Ce fut l’une des périodes les plus tumultueuses des deux colonies britanniques du Bas et du Haut-Canada. Lors de la rébellion de 1837-1838, la constitution fut abrogée, les assemblées législatives du Haut et du Bas-Canada furent abolies, la loi martiale fut mise en place et l’habeas corpus fut suspendu. John Colborne, le chef des armées britanniques, qu’on avait surnommé l« e vieux brulot », mâta les rebelles. Plus de 1000 patriotes furent arrêtés au Bas-Canada, autant dans le Haut-Canada. Les maisons de ceux qui s’étaient enfuis furent brûlées. Si la rébellion tant au Haut-Canada qu’au Bas-Canada fut un échec, la Chambre des communes de Londres se rendit compte de l’insuccès du gouvernement représentatif et de la mauvaise administration de la colonie qui avait entrainé cette rébellion. La répression ne pouvait être une solution, il y avait lieu d’agir autrement et de trouver une solution.

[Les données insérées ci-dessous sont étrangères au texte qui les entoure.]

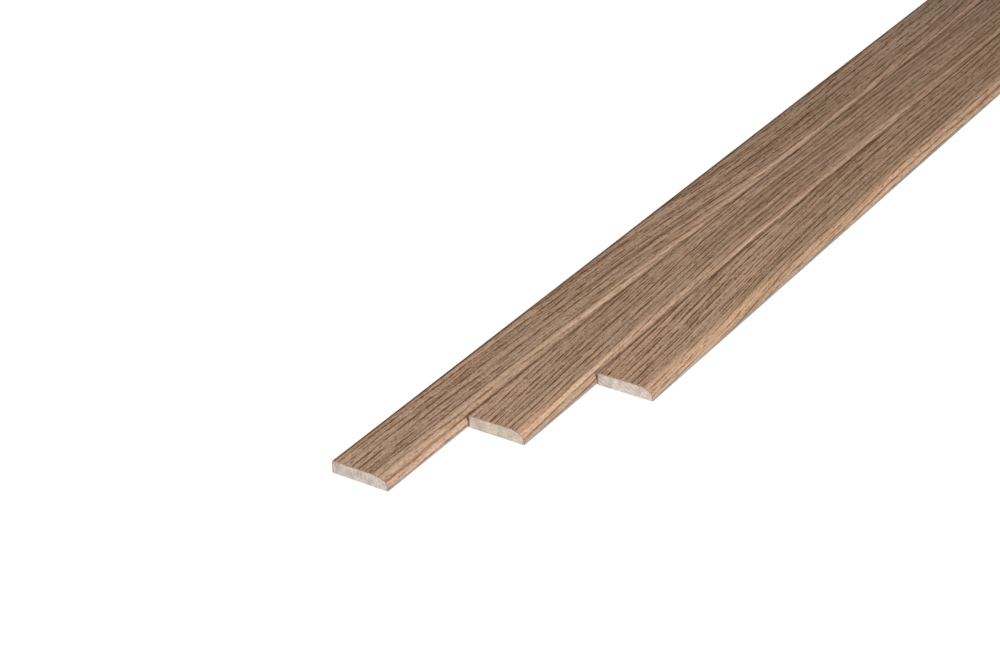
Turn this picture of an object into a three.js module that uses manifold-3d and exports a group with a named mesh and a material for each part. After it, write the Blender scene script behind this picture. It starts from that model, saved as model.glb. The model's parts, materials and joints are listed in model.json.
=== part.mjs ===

Lord Durham, un homme d’État britannique réputé progressiste, fut désigné pour analyser les causes de la rébellion et faire rapport. Il fit plusieurs recommandations à Londres pour la réorganisation des deux colonies. Nous en retenons deux :
- Créer une seule province, le Canada-Uni, avec un gouvernement responsable devant une assemblée de représentants élus par la population. L’usage du français serait interdit. L’Acte d’Union fut sanctionné à Londres le 23 juillet 1840.
- Établir des municipalités avec des conseils élus par la population locale, responsable de l’administration et de l’éducation. Le 29 décembre 1840, des lois furent adoptées au Bas-Canada qui mettaient en place des districts municipaux.